▸ Your goal:
Find the line containing "translate([0, 0, bevel_start_z])" and copy it exactly, along with every line after it up to and including the line containing "if empty is". Copy nothing else.

* * * * * * * * *

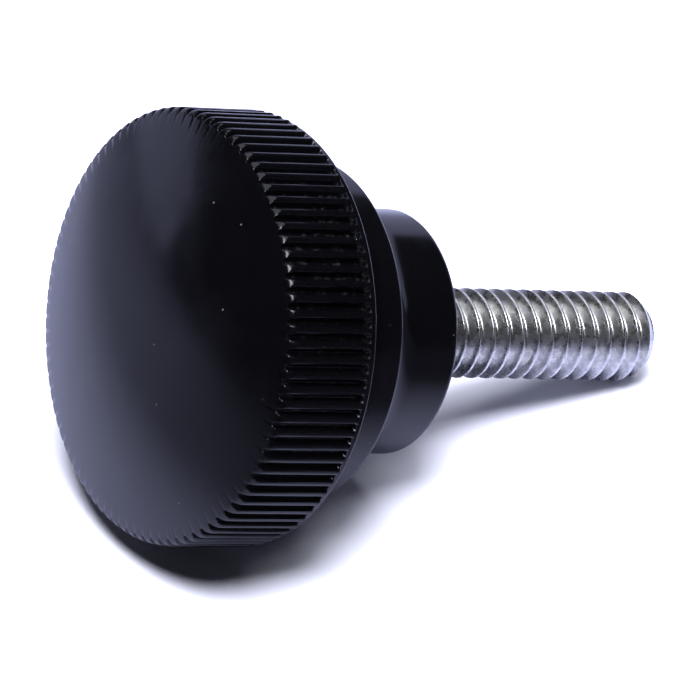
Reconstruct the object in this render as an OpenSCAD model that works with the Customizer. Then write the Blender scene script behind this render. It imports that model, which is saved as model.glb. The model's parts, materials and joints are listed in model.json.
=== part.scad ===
// Knurled hand knob with a threaded stud.
// The knob lies as it comes to rest on a flat surface: on the rear edge of its
// knurl and on the end of its stud. The stud points along +X and down.
// Lengths are in millimetres.

/* [Head] */
// Diameter over the knurl crests
head_d = 30.2; // [26:0.1:40]
// Length of the knurled band, with its rear lip
band_l = 6.6; // [4:0.1:12]
// Height of the domed face above the front of the band
crown_h = 2.9; // [1.5:0.1:5]
// Radius of the edge between the domed face and the band
rim_round = 0.75; // [0.4:0.05:1.2]

/* [Knurl] */
// Number of straight grooves round the band
groove_count = 90; // [60:1:104]
// Depth of a groove below the crests
groove_depth = 0.55; // [0.25:0.05:0.9]
// Width of a groove between two crests
groove_w = 0.65; // [0.4:0.05:0.85]
// Width of the flat bottom of a groove
groove_root_w = 0.15; // [0.05:0.05:0.3]
// Length of the lip that closes the grooves at the rear
lip_l = 0.45; // [0.25:0.05:1.5]
// Step from the crests down to the lip
lip_step = 0.25; // [0.05:0.05:0.5]
// Radius of the lip's rear edge
lip_round = 0.15; // [0.05:0.05:0.35]

/* [Collar and boss] */
// Diameter of the collar behind the band
collar_d = 23.8; // [22:0.1:28]
// Length of the collar
collar_l = 4.4; // [2:0.1:8]
// Radius of the collar's rear edge
collar_round = 0.25; // [0.1:0.05:0.8]
// Diameter of the boss that carries the seat face
boss_d = 17.1; // [13:0.1:19]
// Length of the straight part of the boss
boss_l = 3.7; // [1:0.1:8]
// Radius of the boss's rear edge
boss_round = 0.4; // [0.1:0.05:1]
// Radius of the cove between the collar and the boss
cove_r = 3.5; // [3.2:0.1:5]
// Gap round the stud at its mouth in the seat face
mouth_gap = 0.25; // [0.1:0.05:0.6]
// Depth of that mouth
mouth_depth = 0.6; // [0.2:0.1:1.5]

/* [Stud] */
// Major diameter of the thread (1/4-20)
thread_d = 6.35; // [5:0.05:8]
// Length of the stud that stands out of the seat face
stud_l = 21.8; // [16:0.1:40]
// Length of the bevel at the end of the stud
tip_bevel_l = 1.2; // [0.3:0.05:1.5]
// Radial depth of that bevel
tip_bevel_d = 0.9; // [0.3:0.05:1]
// How much thinner the plain shank inside the head is than the thread
shank_step = 0.4; // [0.2:0.05:0.6]
// Length of the plain shank inside the head
shank_l = 9.95; // [6:0.05:12]

/* [Anchor] */
// Size across the flats of the screw head moulded into the plastic
hex_w = 11.1; // [9:0.1:13]
// Height of that screw head
hex_h = 4; // [3:0.1:5]
// Gap left between the screw and the plastic moulded round it
mould_gap = 0; // [0:0.01:0.1]

/* [Hidden] */

head_r = head_d / 2;
collar_r = collar_d / 2;
boss_r = boss_d / 2;
thread_r = thread_d / 2;
root_r = head_r - groove_depth;
lip_r = head_r - lip_step;
mouth_r = thread_r + mouth_gap;
shank_r = thread_r - shank_step;
tip_r = thread_r - tip_bevel_d;

// Places along the knob's axis, measured from the seat face. The stud points
// to the positive side.
cove_axis_r = boss_r + cove_r;
cove_edge_r = min(collar_r - collar_round, cove_axis_r);
cove_l = sqrt(pow(cove_r, 2) - pow(cove_axis_r - cove_edge_r, 2));
cove_end_z = -boss_l;
collar_end_z = cove_end_z - cove_l;
band_end_z = collar_end_z - collar_l;
lip_start_z = band_end_z - lip_l;
band_start_z = band_end_z - band_l;
apex_z = band_start_z - crown_h;
bevel_start_z = stud_l - tip_bevel_l;

// The domed face is a ball surface that runs smoothly into the rim's radius.
rim_axis_r = head_r - rim_round;
crown_r = (pow(rim_axis_r, 2) + pow(crown_h, 2) - pow(rim_round, 2))
    / (2 * (crown_h - rim_round));
crown_edge_r = crown_r * rim_axis_r / (crown_r - rim_round);

// One groove in section. Its walls run on past the crests by groove_over, so
// that the crests keep the round surface of the blank.
groove_pitch = 360 / groove_count;
groove_over = groove_depth / 6;
groove_flare = (groove_w - groove_root_w) / (2 * groove_depth);
groove_top_w = groove_w + 2 * groove_over * groove_flare;

// Rest pose. Two crests beside the lowest groove touch the surface at the end
// of the knurl, and so does the stud where its bevel starts.
groove_half_angle = asin(groove_w / head_d);
sit_r = head_r * cos(groove_half_angle);
rest_tilt = atan((sit_r - thread_r) / (bevel_start_z - lip_start_z));
seat_height = bevel_start_z * sin(rest_tilt) + thread_r * cos(rest_tilt);
reach_forward = stud_l * cos(rest_tilt) + tip_r * sin(rest_tilt);
reach_back = rim_round + rim_axis_r * sin(rest_tilt) - band_start_z * cos(rest_tilt);
seat_x = (reach_back - reach_forward) / 2;

// Puts a piece made along +Z from the seat face into the rest pose.
module at_rest() {
    translate([seat_x, 0, seat_height])
        rotate([0, 90 + rest_tilt, 0])
            children();
}

// Half section of a disc that runs from the grooves' end back to end_z, and
// whose rear edge has radius edge_r.
module disc_section(r, end_z, edge_r) {
    translate([0, lip_start_z])
        square([r, end_z - lip_start_z - edge_r]);
    translate([0, lip_start_z])
        square([r - edge_r, end_z - lip_start_z]);
    translate([r - edge_r, end_z - edge_r])
        circle(r = edge_r, $fn = 48);
}

// Half section of the domed face and its rounded rim.
module crown_section() {
    intersection() {
        translate([0, apex_z + crown_r])
            circle(r = crown_r, $fn = 720);
        translate([0, apex_z])
            square([crown_edge_r, crown_h]);
    }
    intersection() {
        translate([rim_axis_r, band_start_z])
            circle(r = rim_round, $fn = 96);
        translate([0, apex_z])
            square([head_r, crown_h]);
    }
}

// Half section of the blank that the grooves are cut into.
module blank_section() {
    crown_section();
    translate([0, band_start_z])
        square([head_r, lip_start_z - band_start_z]);
}

// Half section of the cove between the collar and the boss.
module cove_section() {
    difference() {
        translate([0, lip_start_z])
            square([cove_edge_r, cove_end_z - lip_start_z]);
        translate([cove_axis_r, cove_end_z])
            circle(r = cove_r, $fn = 144);
    }
}

// Half section of everything behind the grooves.
module rear_section() {
    disc_section(lip_r, band_end_z, lip_round);
    disc_section(collar_r, collar_end_z, collar_round);
    cove_section();
    disc_section(boss_r, 0, boss_round);
}

// The four corners of one groove in plan, at angle a.
function groove_corners(a) = [
    for (corner = [
        [head_r + groove_over, -groove_top_w / 2],
        [root_r, -groove_root_w / 2],
        [root_r, groove_root_w / 2],
        [head_r + groove_over, groove_top_w / 2]
    ])
        [
            corner[0] * cos(a) - corner[1] * sin(a),
            corner[0] * sin(a) + corner[1] * cos(a)
        ]
];

// Plan of the knurl: one groove faces down in the rest pose.
module knurl_plan() {
    polygon([
        for (i = [0 : groove_count - 1])
            for (corner = groove_corners(i * groove_pitch))
                corner
    ]);
}

module knurled_front() {
    intersection() {
        rotate_extrude($fn = 360)
            blank_section();
        translate([0, 0, apex_z])
            linear_extrude(lip_start_z - apex_z)
                knurl_plan();
    }
}

// Screw head with the bevelled corners of a hexagon bolt, from z = -hex_h to 0.
// Grown by gap, it is the hollow that the head leaves in the plastic.
module hex_anchor(gap) {
    flat_r = hex_w / 2 + gap;
    corner_r = flat_r / cos(30);
    intersection() {
        translate([0, 0, -hex_h - gap])
            cylinder(r = corner_r, h = hex_h + 2 * gap, $fn = 6);
        translate([0, 0, -hex_h - gap])
            cylinder(r1 = flat_r, r2 = flat_r + (hex_h + 2 * gap) / tan(30), h = hex_h + 2 * gap, $fn = 96);
    }
}

module knob_head() {
    color([0.07, 0.07, 0.08])
        at_rest()
            difference() {
                union() {
                    knurled_front();
                    rotate_extrude($fn = 360)
                        rear_section();
                }
                translate([0, 0, -shank_l])
                    hex_anchor(mould_gap);
                translate([0, 0, -shank_l - hex_h / 2])
                    cylinder(r = shank_r + mould_gap, h = shank_l + hex_h, $fn = 96);
                translate([0, 0, -mouth_depth])
                    cylinder(r = mouth_r, h = 2 * mouth_depth, $fn = 96);
            }
}

module threaded_stud() {
    color([0.74, 0.75, 0.78])
        at_rest() {
            translate([0, 0, -shank_l])
                hex_anchor(0);
            translate([0, 0, -shank_l - hex_h / 2])
                cylinder(r = shank_r, h = shank_l + hex_h / 2, $fn = 96);
            cylinder(r = thread_r, h = bevel_start_z, $fn = 96);
            translate([0, 0, bevel_start_z])
                cylinder(r1 = thread_r, r2 = tip_r, h = tip_bevel_l, $fn = 96);
        }
}

knob_head();
threaded_stud();
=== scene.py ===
# %% [markdown]
# # A knurled hand knob with a threaded stud
#
# The knob is one black plastic moulding: a domed face, a rim with ninety
# straight grooves for the fingers, a collar and a boss. A zinc-plated screw is
# moulded into it, so that only the screw's threaded stud shows. The knob lies
# where it was put down: on the rear edge of its knurl and the end of its stud.
#
# The CAD model gives the sizes and the place. This lesson loads it as a frame,
# models the two visible pieces in more detail, and gives them their finishes.

# %% Load the frame
import json
import math

import bmesh
import bpy
from mathutils import Matrix, Quaternion, Vector


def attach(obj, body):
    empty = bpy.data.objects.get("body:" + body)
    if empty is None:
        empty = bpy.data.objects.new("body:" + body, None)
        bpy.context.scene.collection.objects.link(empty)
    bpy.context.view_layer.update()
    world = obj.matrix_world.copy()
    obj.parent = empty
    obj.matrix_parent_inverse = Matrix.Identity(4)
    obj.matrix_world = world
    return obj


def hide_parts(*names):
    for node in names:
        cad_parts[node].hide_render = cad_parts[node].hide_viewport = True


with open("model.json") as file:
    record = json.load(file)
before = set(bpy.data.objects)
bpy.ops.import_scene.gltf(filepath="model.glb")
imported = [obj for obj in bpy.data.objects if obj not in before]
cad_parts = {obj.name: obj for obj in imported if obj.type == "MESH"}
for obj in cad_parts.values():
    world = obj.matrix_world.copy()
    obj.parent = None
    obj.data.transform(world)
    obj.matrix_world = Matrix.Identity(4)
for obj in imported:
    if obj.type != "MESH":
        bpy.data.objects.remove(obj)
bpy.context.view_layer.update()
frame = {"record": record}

# %% [markdown]
# ## Where the knob lies
#
# A turned shape is easiest to model upright, with its axis on Z. The record
# states the stud as a mount: a point at the middle of the seat face, and the
# direction in which the stud points away from it. So both pieces are modelled
# in millimetres with the seat face at z = 0 and the stud upwards. One matrix
# then lays them down where the CAD model lies.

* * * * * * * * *

▸ Written solution:
            translate([0, 0, bevel_start_z])
                cylinder(r1 = thread_r, r2 = tip_r, h = tip_bevel_l, $fn = 96);
        }
}

knob_head();
threaded_stud();
=== scene.py ===
# %% [markdown]
# # A knurled hand knob with a threaded stud
#
# The knob is one black plastic moulding: a domed face, a rim with ninety
# straight grooves for the fingers, a collar and a boss. A zinc-plated screw is
# moulded into it, so that only the screw's threaded stud shows. The knob lies
# where it was put down: on the rear edge of its knurl and the end of its stud.
#
# The CAD model gives the sizes and the place. This lesson loads it as a frame,
# models the two visible pieces in more detail, and gives them their finishes.

# %% Load the frame
import json
import math

import bmesh
import bpy
from mathutils import Matrix, Quaternion, Vector


def attach(obj, body):
    empty = bpy.data.objects.get("body:" + body)
    if empty is None:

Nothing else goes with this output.